* _SHORT TASK_:
Output all the material that follows, exactly as given.

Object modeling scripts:

· · · · ·

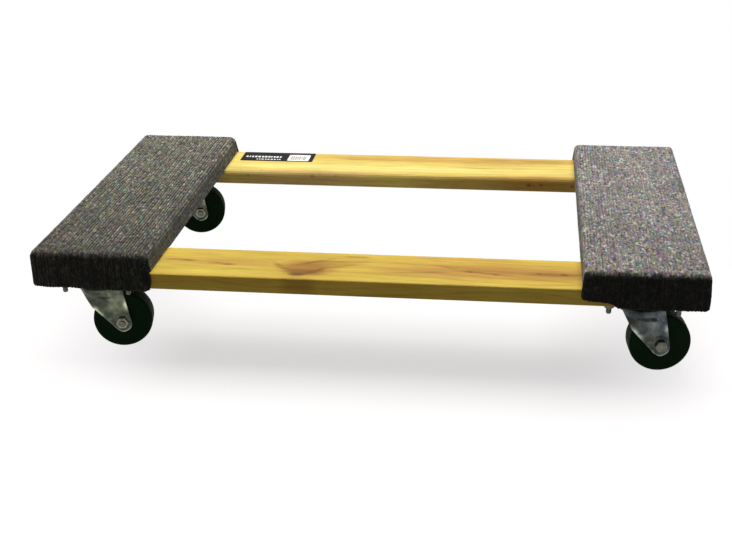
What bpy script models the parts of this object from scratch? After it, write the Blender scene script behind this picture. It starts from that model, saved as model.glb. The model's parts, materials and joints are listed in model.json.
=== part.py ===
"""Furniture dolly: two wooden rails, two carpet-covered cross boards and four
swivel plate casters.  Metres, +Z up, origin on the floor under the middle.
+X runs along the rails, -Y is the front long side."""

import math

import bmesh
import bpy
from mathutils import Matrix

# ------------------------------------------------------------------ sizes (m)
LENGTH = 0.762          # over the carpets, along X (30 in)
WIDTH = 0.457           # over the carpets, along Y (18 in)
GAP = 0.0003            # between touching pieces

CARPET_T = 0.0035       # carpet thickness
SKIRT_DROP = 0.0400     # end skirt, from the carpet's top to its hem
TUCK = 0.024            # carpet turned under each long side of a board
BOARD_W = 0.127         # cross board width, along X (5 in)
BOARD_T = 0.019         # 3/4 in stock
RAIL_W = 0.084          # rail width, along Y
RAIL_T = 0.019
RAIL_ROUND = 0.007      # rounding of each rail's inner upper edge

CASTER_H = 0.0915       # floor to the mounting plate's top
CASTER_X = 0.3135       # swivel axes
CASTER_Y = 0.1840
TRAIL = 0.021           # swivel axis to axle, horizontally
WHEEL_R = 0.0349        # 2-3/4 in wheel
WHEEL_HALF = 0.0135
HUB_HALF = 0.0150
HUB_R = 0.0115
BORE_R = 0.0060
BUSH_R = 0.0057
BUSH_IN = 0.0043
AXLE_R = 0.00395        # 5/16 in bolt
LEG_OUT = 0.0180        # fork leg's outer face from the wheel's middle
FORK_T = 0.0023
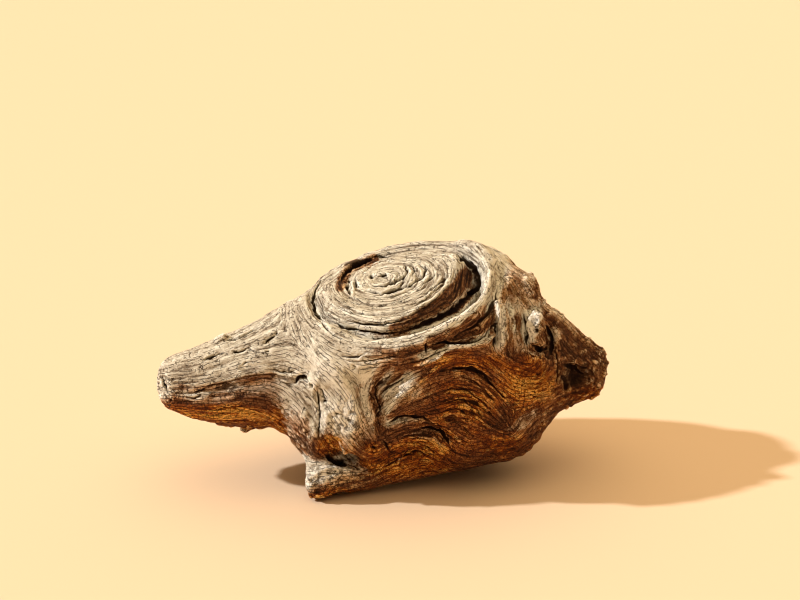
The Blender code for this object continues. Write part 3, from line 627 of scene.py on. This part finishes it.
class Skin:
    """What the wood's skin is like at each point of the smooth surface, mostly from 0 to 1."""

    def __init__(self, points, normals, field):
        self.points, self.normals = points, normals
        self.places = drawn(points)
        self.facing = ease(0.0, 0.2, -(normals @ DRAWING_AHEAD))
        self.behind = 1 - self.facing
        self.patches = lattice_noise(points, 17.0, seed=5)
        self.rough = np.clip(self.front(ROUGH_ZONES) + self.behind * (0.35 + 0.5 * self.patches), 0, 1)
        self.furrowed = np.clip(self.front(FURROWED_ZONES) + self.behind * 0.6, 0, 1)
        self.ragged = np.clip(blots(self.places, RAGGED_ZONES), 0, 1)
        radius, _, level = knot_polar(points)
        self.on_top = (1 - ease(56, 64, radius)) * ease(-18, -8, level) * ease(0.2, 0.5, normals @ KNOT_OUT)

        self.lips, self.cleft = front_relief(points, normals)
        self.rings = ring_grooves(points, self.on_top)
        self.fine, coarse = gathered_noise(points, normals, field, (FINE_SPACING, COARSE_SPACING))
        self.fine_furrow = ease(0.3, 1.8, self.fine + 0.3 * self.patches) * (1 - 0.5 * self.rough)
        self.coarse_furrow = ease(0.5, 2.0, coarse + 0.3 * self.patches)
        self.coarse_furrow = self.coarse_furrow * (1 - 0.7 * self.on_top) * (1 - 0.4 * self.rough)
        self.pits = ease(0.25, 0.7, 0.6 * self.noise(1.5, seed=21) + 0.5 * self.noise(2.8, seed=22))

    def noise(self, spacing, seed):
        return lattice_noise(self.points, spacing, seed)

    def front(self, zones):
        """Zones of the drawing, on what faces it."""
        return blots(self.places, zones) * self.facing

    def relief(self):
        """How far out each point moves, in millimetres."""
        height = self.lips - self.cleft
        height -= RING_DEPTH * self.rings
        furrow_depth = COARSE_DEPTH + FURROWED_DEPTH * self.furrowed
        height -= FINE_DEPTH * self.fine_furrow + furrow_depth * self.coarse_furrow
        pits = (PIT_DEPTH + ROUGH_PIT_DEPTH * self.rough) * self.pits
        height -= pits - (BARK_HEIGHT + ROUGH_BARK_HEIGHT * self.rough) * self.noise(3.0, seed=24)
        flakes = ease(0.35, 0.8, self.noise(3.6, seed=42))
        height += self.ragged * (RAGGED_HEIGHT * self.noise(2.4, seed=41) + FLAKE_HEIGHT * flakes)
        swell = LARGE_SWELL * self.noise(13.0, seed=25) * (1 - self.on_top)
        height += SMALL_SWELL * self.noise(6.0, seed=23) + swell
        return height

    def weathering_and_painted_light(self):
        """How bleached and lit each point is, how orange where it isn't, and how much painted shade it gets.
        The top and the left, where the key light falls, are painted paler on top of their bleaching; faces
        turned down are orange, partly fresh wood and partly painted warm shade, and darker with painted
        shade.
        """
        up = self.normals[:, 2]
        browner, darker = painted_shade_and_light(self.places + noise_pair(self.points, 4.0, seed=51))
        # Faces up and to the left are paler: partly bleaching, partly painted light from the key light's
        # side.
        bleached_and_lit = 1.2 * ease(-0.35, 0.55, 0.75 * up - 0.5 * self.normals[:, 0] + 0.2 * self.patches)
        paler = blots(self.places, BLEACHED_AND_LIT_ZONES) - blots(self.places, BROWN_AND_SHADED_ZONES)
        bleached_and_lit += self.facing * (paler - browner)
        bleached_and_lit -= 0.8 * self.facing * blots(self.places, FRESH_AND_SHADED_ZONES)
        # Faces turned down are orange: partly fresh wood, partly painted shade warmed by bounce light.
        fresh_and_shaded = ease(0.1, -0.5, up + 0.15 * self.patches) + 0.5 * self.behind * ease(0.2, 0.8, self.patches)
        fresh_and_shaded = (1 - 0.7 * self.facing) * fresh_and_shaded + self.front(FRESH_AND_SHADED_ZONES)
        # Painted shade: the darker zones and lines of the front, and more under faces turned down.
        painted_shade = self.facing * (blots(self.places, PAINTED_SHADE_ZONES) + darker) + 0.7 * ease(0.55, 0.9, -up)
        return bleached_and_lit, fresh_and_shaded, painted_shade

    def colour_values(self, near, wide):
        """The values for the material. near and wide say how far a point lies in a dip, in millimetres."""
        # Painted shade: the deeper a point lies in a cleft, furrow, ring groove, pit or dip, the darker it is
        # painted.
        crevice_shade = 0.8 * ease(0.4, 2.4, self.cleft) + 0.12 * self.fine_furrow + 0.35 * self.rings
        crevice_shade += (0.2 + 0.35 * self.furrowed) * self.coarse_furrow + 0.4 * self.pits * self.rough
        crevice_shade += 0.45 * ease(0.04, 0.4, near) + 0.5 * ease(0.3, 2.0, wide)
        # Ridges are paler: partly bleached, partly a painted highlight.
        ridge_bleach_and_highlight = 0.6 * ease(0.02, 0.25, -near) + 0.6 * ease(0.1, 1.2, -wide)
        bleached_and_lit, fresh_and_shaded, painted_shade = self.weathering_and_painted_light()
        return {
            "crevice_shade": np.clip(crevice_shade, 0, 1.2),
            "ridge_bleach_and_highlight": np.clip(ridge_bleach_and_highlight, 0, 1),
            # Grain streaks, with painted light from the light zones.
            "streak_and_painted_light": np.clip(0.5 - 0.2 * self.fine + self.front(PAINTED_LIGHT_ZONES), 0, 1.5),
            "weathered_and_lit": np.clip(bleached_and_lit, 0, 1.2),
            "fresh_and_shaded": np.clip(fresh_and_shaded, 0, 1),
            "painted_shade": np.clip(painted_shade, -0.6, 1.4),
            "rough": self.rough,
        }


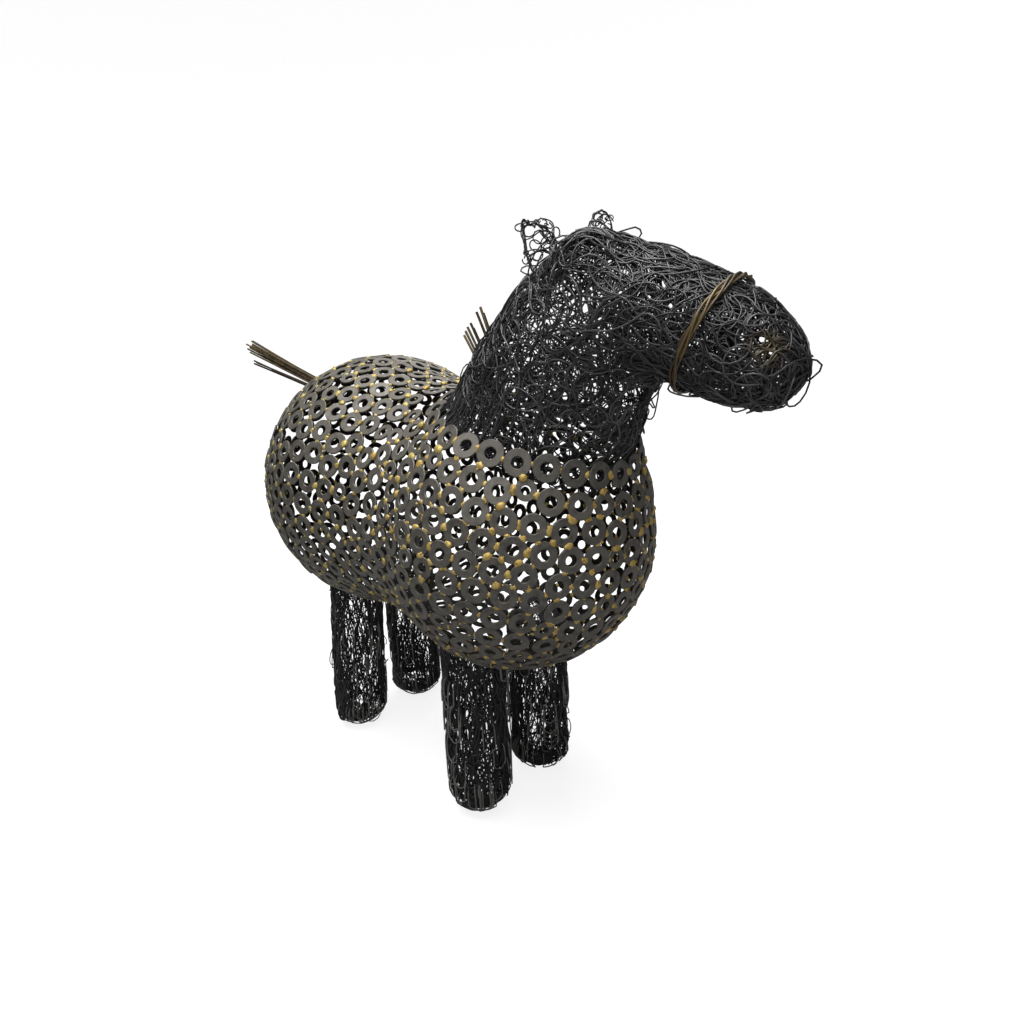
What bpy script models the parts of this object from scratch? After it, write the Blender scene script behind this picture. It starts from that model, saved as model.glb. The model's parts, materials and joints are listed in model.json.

· · · · ·

* _ANSWER TO THE TASK_:
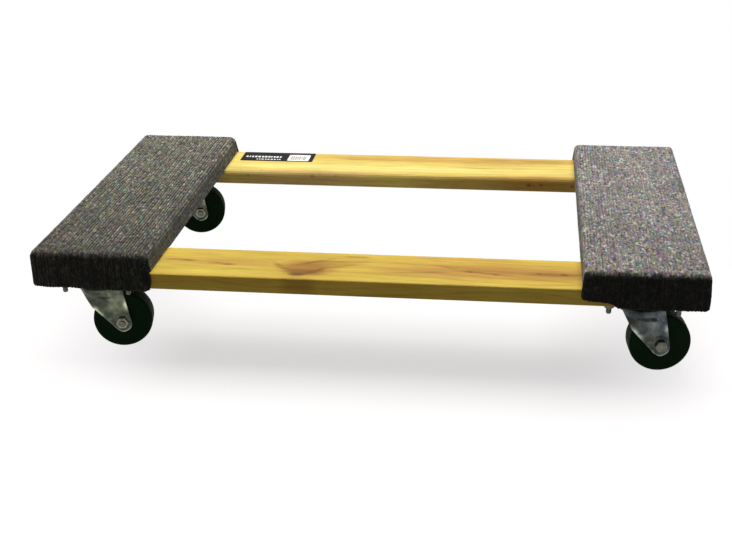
What bpy script models the parts of this object from scratch? After it, write the Blender scene script behind this picture. It starts from that model, saved as model.glb. The model's parts, materials and joints are listed in model.json.
=== part.py ===
"""Furniture dolly: two wooden rails, two carpet-covered cross boards and four
swivel plate casters.  Metres, +Z up, origin on the floor under the middle.
+X runs along the rails, -Y is the front long side."""

import math

import bmesh
import bpy
from mathutils import Matrix

# ------------------------------------------------------------------ sizes (m)
LENGTH = 0.762          # over the carpets, along X (30 in)
WIDTH = 0.457           # over the carpets, along Y (18 in)
GAP = 0.0003            # between touching pieces

CARPET_T = 0.0035       # carpet thickness
SKIRT_DROP = 0.0400     # end skirt, from the carpet's top to its hem
TUCK = 0.024            # carpet turned under each long side of a board
BOARD_W = 0.127         # cross board width, along X (5 in)
BOARD_T = 0.019         # 3/4 in stock
RAIL_W = 0.084          # rail width, along Y
RAIL_T = 0.019
RAIL_ROUND = 0.007      # rounding of each rail's inner upper edge

CASTER_H = 0.0915       # floor to the mounting plate's top
CASTER_X = 0.3135       # swivel axes
CASTER_Y = 0.1840
TRAIL = 0.021           # swivel axis to axle, horizontally
WHEEL_R = 0.0349        # 2-3/4 in wheel
WHEEL_HALF = 0.0135
HUB_HALF = 0.0150
HUB_R = 0.0115
BORE_R = 0.0060
BUSH_R = 0.0057
BUSH_IN = 0.0043
AXLE_R = 0.00395        # 5/16 in bolt
LEG_OUT = 0.0180        # fork leg's outer face from the wheel's middle
FORK_T = 0.0023
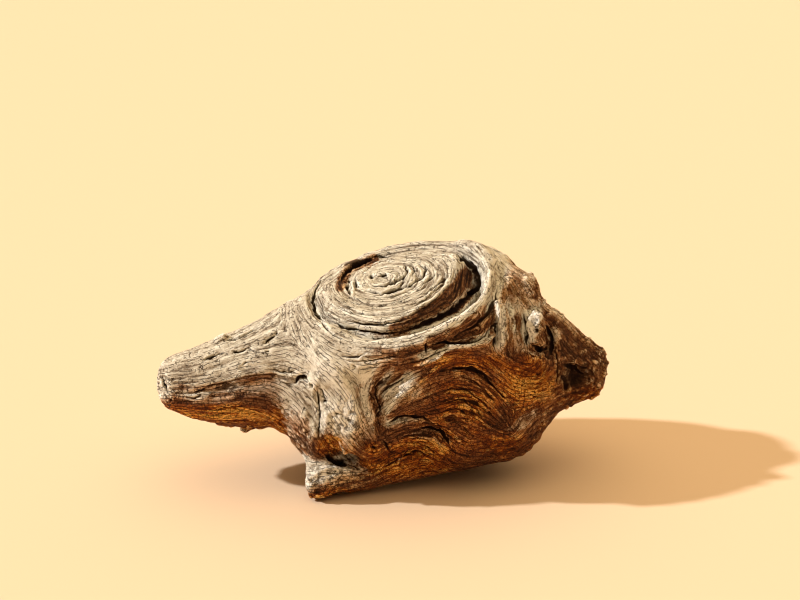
The Blender code for this object continues. Write part 3, from line 627 of scene.py on. This part finishes it.
class Skin:
    """What the wood's skin is like at each point of the smooth surface, mostly from 0 to 1."""

    def __init__(self, points, normals, field):
        self.points, self.normals = points, normals
        self.places = drawn(points)
        self.facing = ease(0.0, 0.2, -(normals @ DRAWING_AHEAD))
        self.behind = 1 - self.facing
        self.patches = lattice_noise(points, 17.0, seed=5)
        self.rough = np.clip(self.front(ROUGH_ZONES) + self.behind * (0.35 + 0.5 * self.patches), 0, 1)
        self.furrowed = np.clip(self.front(FURROWED_ZONES) + self.behind * 0.6, 0, 1)
        self.ragged = np.clip(blots(self.places, RAGGED_ZONES), 0, 1)
        radius, _, level = knot_polar(points)
        self.on_top = (1 - ease(56, 64, radius)) * ease(-18, -8, level) * ease(0.2, 0.5, normals @ KNOT_OUT)

        self.lips, self.cleft = front_relief(points, normals)
        self.rings = ring_grooves(points, self.on_top)
        self.fine, coarse = gathered_noise(points, normals, field, (FINE_SPACING, COARSE_SPACING))
        self.fine_furrow = ease(0.3, 1.8, self.fine + 0.3 * self.patches) * (1 - 0.5 * self.rough)
        self.coarse_furrow = ease(0.5, 2.0, coarse + 0.3 * self.patches)
        self.coarse_furrow = self.coarse_furrow * (1 - 0.7 * self.on_top) * (1 - 0.4 * self.rough)
        self.pits = ease(0.25, 0.7, 0.6 * self.noise(1.5, seed=21) + 0.5 * self.noise(2.8, seed=22))

    def noise(self, spacing, seed):
        return lattice_noise(self.points, spacing, seed)

    def front(self, zones):
        """Zones of the drawing, on what faces it."""
        return blots(self.places, zones) * self.facing

    def relief(self):
        """How far out each point moves, in millimetres."""
        height = self.lips - self.cleft
        height -= RING_DEPTH * self.rings
        furrow_depth = COARSE_DEPTH + FURROWED_DEPTH * self.furrowed
        height -= FINE_DEPTH * self.fine_furrow + furrow_depth * self.coarse_furrow
        pits = (PIT_DEPTH + ROUGH_PIT_DEPTH * self.rough) * self.pits
        height -= pits - (BARK_HEIGHT + ROUGH_BARK_HEIGHT * self.rough) * self.noise(3.0, seed=24)
        flakes = ease(0.35, 0.8, self.noise(3.6, seed=42))
        height += self.ragged * (RAGGED_HEIGHT * self.noise(2.4, seed=41) + FLAKE_HEIGHT * flakes)
        swell = LARGE_SWELL * self.noise(13.0, seed=25) * (1 - self.on_top)
        height += SMALL_SWELL * self.noise(6.0, seed=23) + swell
        return height

    def weathering_and_painted_light(self):
        """How bleached and lit each point is, how orange where it isn't, and how much painted shade it gets.
        The top and the left, where the key light falls, are painted paler on top of their bleaching; faces
        turned down are orange, partly fresh wood and partly painted warm shade, and darker with painted
        shade.
        """
        up = self.normals[:, 2]
        browner, darker = painted_shade_and_light(self.places + noise_pair(self.points, 4.0, seed=51))
        # Faces up and to the left are paler: partly bleaching, partly painted light from the key light's
        # side.
        bleached_and_lit = 1.2 * ease(-0.35, 0.55, 0.75 * up - 0.5 * self.normals[:, 0] + 0.2 * self.patches)
        paler = blots(self.places, BLEACHED_AND_LIT_ZONES) - blots(self.places, BROWN_AND_SHADED_ZONES)
        bleached_and_lit += self.facing * (paler - browner)
        bleached_and_lit -= 0.8 * self.facing * blots(self.places, FRESH_AND_SHADED_ZONES)
        # Faces turned down are orange: partly fresh wood, partly painted shade warmed by bounce light.
        fresh_and_shaded = ease(0.1, -0.5, up + 0.15 * self.patches) + 0.5 * self.behind * ease(0.2, 0.8, self.patches)
        fresh_and_shaded = (1 - 0.7 * self.facing) * fresh_and_shaded + self.front(FRESH_AND_SHADED_ZONES)
        # Painted shade: the darker zones and lines of the front, and more under faces turned down.
        painted_shade = self.facing * (blots(self.places, PAINTED_SHADE_ZONES) + darker) + 0.7 * ease(0.55, 0.9, -up)
        return bleached_and_lit, fresh_and_shaded, painted_shade

    def colour_values(self, near, wide):
        """The values for the material. near and wide say how far a point lies in a dip, in millimetres."""
        # Painted shade: the deeper a point lies in a cleft, furrow, ring groove, pit or dip, the darker it is
        # painted.
        crevice_shade = 0.8 * ease(0.4, 2.4, self.cleft) + 0.12 * self.fine_furrow + 0.35 * self.rings
        crevice_shade += (0.2 + 0.35 * self.furrowed) * self.coarse_furrow + 0.4 * self.pits * self.rough
        crevice_shade += 0.45 * ease(0.04, 0.4, near) + 0.5 * ease(0.3, 2.0, wide)
        # Ridges are paler: partly bleached, partly a painted highlight.
        ridge_bleach_and_highlight = 0.6 * ease(0.02, 0.25, -near) + 0.6 * ease(0.1, 1.2, -wide)
        bleached_and_lit, fresh_and_shaded, painted_shade = self.weathering_and_painted_light()
        return {
            "crevice_shade": np.clip(crevice_shade, 0, 1.2),
            "ridge_bleach_and_highlight": np.clip(ridge_bleach_and_highlight, 0, 1),
            # Grain streaks, with painted light from the light zones.
            "streak_and_painted_light": np.clip(0.5 - 0.2 * self.fine + self.front(PAINTED_LIGHT_ZONES), 0, 1.5),
            "weathered_and_lit": np.clip(bleached_and_lit, 0, 1.2),
            "fresh_and_shaded": np.clip(fresh_and_shaded, 0, 1),
            "painted_shade": np.clip(painted_shade, -0.6, 1.4),
            "rough": self.rough,
        }


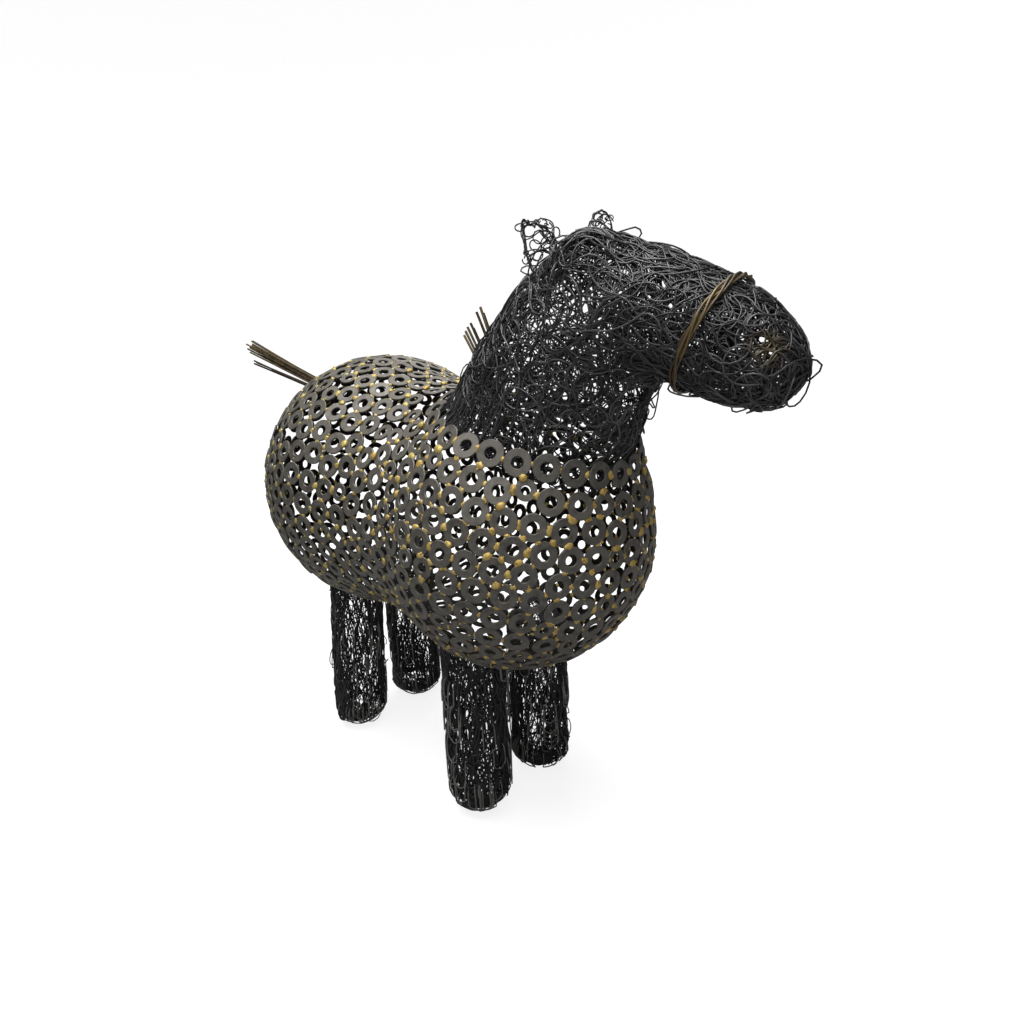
What bpy script models the parts of this object from scratch? After it, write the Blender scene script behind this picture. It starts from that model, saved as model.glb. The model's parts, materials and joints are listed in model.json.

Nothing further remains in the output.